J.N. Musto, executive director of the UH Professional Assembly, the faculty union, said he is interested in how Jones' new contract will be paid.
"Certainly if (Jones) is able to make additional money by his efforts in the private sector that is fine," Musto said. "But if this is a substantial reallocation of public funds again funds from the state of Hawai'i or tuition dollars I think this time particularly we shouldn't be doing it. If it comes out of the profits of other things or from TV for running sports programming, that's different."
Musto added: "We certainly want a good, strong athletic program, but we want one that is commensurate with the fundamental goals and mission of the university."
UH athletic director Herman Frazier, who proposed the new contract to the board and attended yesterday's meeting, declined to comment on the specifics of the proposal until the board votes on the matter.

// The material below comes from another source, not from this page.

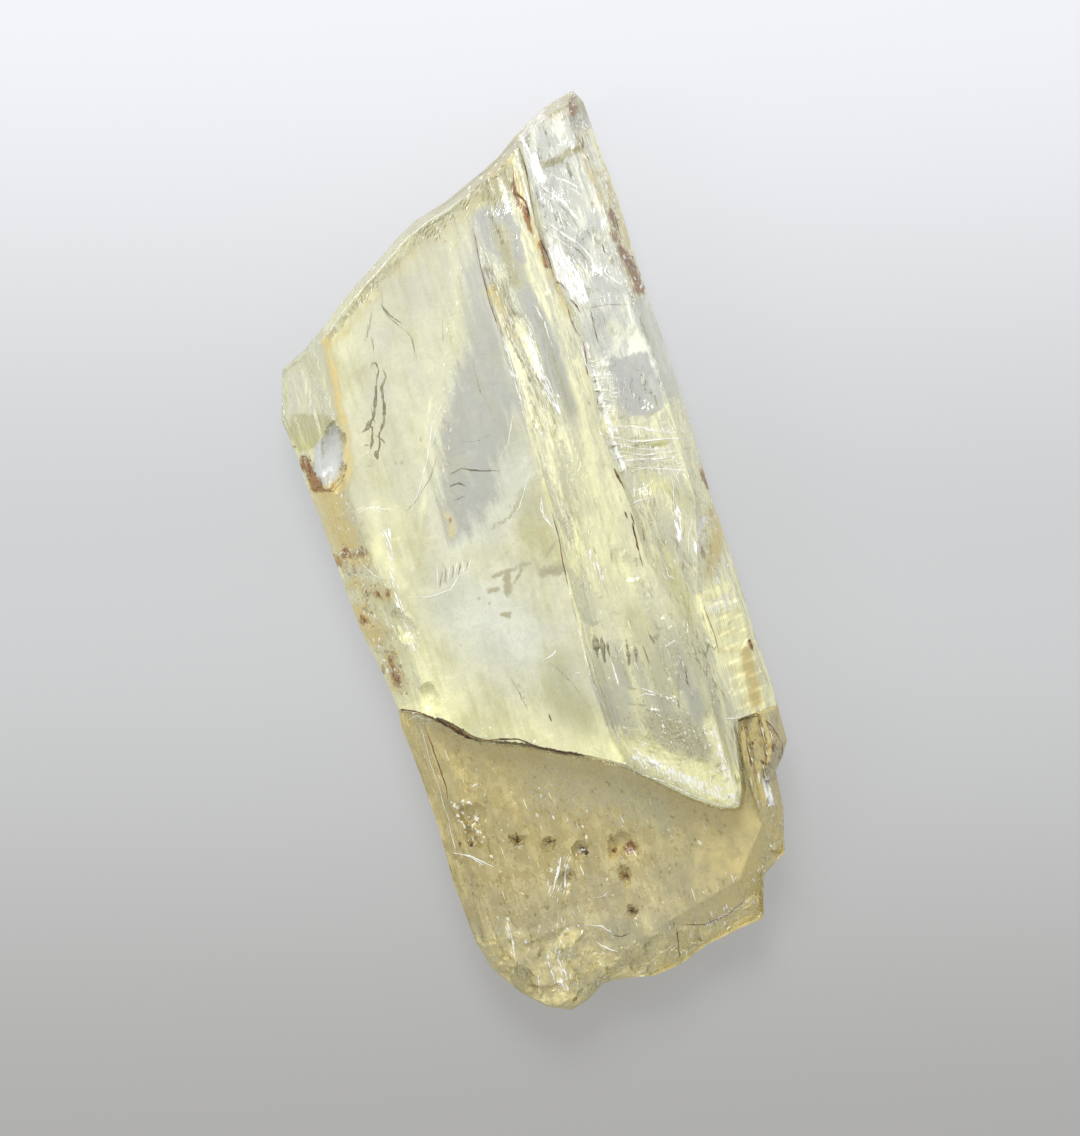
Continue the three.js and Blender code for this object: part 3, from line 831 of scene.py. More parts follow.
# Painted glints: white marks that stand in for light flashing off facets and films.
PAINTED_GLINT_PATHS = [
    ([(13.6, 29.1), (13.9, 27.5), (14.1, 25.9)], 0.3, 0.72),
    ([(13.5, -0.6), (12.5, -1.8), (12, -2.9)], 0.28, 0.85),
    ([(8.7, 7.8), (11.1, 6.9), (13.2, 6.4)], 0.2, 0.75), ([(8.2, 7), (10, 6), (11.6, 5.4)], 0.22, 0.75),
    ([(8.3, 5.6), (10.4, 4.8), (13.6, 4.1)], 0.2, 0.6), ([(3.2, -16.1), (6, -18.8), (9, -21.4)], 0.8, 0.68),
    ([(9.3, -16.2), (9.3, -21)], 0.45, 0.68), ([(9, 30.8), (9.2, 28.6)], 0.28, 0.8),
    ([(8.9, 26.2), (9.7, 24.6), (9.9, 23.4)], 0.25, 0.8), ([(11.2, 31.4), (12.4, 30.6)], 0.25, 0.6),
    ([(3.4, 18.4), (3.2, 14), (3.4, 9)], 0.5, 0.6), ([(4.9, 16.4), (5, 13.4), (5.4, 10.2)], 0.35, 0.85),
    ([(8.7, 14.4), (8.8, 12.4), (8.8, 9.6), (8.6, 7.4)], 0.45, 0.8), ([(8.6, 6.4), (8.7, 4.8)], 0.4, 0.9),
    ([(4.4, -0.6), (4.8, -2.6)], 0.5, 0.6), ([(11.6, 0.6), (11.2, -1.6)], 0.35, 0.8),
    ([(-9.6, 5.6), (-10.4, 1), (-10.2, -3.6)], 0.5, 0.6), ([(4.4, -29.9), (8.2, -29)], 0.25, 0.6)]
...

But he reiterated that the majority of Jones' pay will come from private donors.
When asked if the ticket-price hikes for football or other sports would help subsidize Jones' new contract, Frazier said, "Absolutely not. Not at all. Not even remotely close. I can say that completely."
But Frazier declined to identify the donors, their pledge amounts or even the number of donors involved. He said their pledges are binding, even if he leaves during Jones' tenure.
"Those are contracts with (the donors and the school)," Frazier said.
Frazier has said that the proposal calls for a new contract for Jones, not an extension of the existing one.
If approved, Jones would receive a raise July 1 and, after this season, have four seasons remaining on his contract.
UH officials refused to say whether the contract contains a so-called "conduct" clause. Frazier and administrative officials have said they are studying potential provisions that could be incorporated into future athletic department contracts.
Jones' nine assistant coaches are in line for raises in their contracts at a later date.
The athletic department will pay for those raises through self-generated funds.